Count the lines containing "from" in the entries underneath, and state that count without anything else.

■ ■ ■

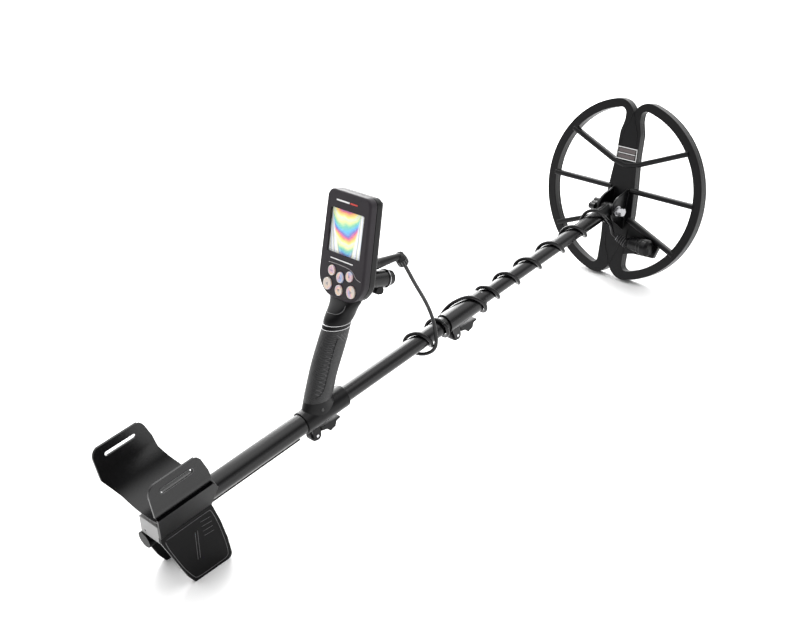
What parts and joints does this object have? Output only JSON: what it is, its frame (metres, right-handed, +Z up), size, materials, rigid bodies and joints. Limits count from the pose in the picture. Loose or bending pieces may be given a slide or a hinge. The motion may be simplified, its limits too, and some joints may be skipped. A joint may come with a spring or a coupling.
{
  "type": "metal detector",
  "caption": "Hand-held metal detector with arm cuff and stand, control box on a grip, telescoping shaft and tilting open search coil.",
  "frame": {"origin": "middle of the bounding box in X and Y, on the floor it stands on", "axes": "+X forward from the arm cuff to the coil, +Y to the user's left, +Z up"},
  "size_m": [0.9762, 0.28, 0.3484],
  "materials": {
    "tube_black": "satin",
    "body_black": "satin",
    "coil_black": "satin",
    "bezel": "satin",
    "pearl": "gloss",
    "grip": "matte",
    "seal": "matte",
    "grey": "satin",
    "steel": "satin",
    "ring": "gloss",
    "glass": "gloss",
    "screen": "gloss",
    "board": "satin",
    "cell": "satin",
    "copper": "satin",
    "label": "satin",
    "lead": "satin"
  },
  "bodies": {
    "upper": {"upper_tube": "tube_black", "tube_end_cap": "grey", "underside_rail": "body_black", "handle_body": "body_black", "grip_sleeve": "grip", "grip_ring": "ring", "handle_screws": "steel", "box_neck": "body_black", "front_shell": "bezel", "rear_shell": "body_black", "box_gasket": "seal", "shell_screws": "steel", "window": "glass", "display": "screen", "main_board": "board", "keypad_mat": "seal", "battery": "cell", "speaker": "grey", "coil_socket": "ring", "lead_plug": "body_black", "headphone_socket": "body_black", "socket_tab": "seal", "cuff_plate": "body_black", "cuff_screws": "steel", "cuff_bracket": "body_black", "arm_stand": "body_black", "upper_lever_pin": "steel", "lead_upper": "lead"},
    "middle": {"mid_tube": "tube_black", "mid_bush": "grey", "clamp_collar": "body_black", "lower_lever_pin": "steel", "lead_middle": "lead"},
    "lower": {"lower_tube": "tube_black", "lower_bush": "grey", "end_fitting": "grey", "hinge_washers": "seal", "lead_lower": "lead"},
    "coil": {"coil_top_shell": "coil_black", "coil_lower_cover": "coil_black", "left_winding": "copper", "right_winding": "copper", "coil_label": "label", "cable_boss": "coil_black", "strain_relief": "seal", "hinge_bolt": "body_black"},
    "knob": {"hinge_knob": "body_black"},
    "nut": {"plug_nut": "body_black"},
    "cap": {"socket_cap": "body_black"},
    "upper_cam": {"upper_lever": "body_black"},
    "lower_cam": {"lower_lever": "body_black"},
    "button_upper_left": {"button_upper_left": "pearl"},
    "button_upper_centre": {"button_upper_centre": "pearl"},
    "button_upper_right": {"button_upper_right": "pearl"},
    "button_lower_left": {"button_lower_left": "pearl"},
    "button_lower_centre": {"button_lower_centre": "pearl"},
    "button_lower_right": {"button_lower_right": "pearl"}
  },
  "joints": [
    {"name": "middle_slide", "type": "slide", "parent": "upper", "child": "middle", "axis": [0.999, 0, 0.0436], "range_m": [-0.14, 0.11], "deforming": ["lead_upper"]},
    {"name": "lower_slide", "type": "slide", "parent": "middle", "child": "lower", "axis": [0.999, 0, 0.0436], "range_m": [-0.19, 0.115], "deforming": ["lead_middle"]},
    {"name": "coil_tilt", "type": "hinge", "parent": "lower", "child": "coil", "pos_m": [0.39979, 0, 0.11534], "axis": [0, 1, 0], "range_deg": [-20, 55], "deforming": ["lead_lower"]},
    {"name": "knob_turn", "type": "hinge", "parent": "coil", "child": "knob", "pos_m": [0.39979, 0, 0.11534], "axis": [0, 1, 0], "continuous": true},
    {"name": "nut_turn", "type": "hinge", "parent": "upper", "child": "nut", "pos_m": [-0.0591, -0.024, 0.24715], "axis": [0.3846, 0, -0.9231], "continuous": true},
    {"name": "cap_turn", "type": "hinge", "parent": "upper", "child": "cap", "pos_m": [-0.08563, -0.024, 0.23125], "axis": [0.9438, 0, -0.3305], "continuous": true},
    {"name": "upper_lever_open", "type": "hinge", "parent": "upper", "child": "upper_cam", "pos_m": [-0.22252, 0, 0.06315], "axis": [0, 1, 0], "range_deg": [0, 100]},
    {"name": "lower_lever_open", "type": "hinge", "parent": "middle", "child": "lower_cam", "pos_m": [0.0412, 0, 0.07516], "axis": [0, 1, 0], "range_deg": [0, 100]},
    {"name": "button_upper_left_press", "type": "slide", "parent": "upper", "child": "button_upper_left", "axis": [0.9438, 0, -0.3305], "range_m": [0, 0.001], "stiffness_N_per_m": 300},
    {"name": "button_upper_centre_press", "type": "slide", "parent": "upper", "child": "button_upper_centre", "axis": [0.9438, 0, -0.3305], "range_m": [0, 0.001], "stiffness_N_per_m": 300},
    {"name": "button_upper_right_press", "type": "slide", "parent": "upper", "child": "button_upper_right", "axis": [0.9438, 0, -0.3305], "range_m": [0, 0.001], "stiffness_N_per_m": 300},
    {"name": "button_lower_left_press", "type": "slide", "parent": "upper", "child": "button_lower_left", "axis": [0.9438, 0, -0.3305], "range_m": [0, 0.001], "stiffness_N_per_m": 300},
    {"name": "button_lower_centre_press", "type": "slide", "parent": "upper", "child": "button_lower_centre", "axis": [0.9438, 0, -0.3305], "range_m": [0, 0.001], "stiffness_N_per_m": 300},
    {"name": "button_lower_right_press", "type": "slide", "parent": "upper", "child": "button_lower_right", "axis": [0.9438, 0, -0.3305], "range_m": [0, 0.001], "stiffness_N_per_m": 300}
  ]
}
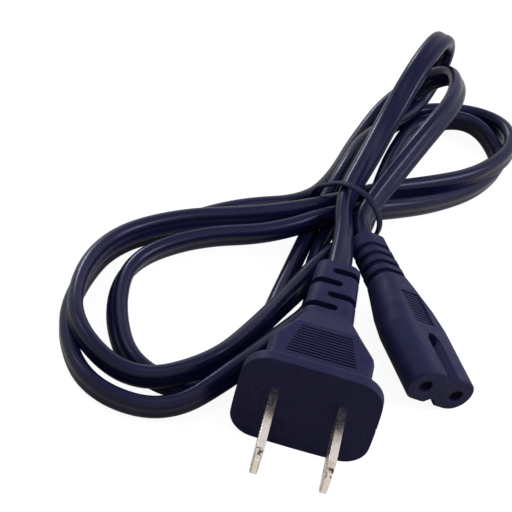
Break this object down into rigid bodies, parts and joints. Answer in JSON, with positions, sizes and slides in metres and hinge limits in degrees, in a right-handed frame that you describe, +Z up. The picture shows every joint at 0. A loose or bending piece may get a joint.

■ ■ ■

Response to the exercise: 2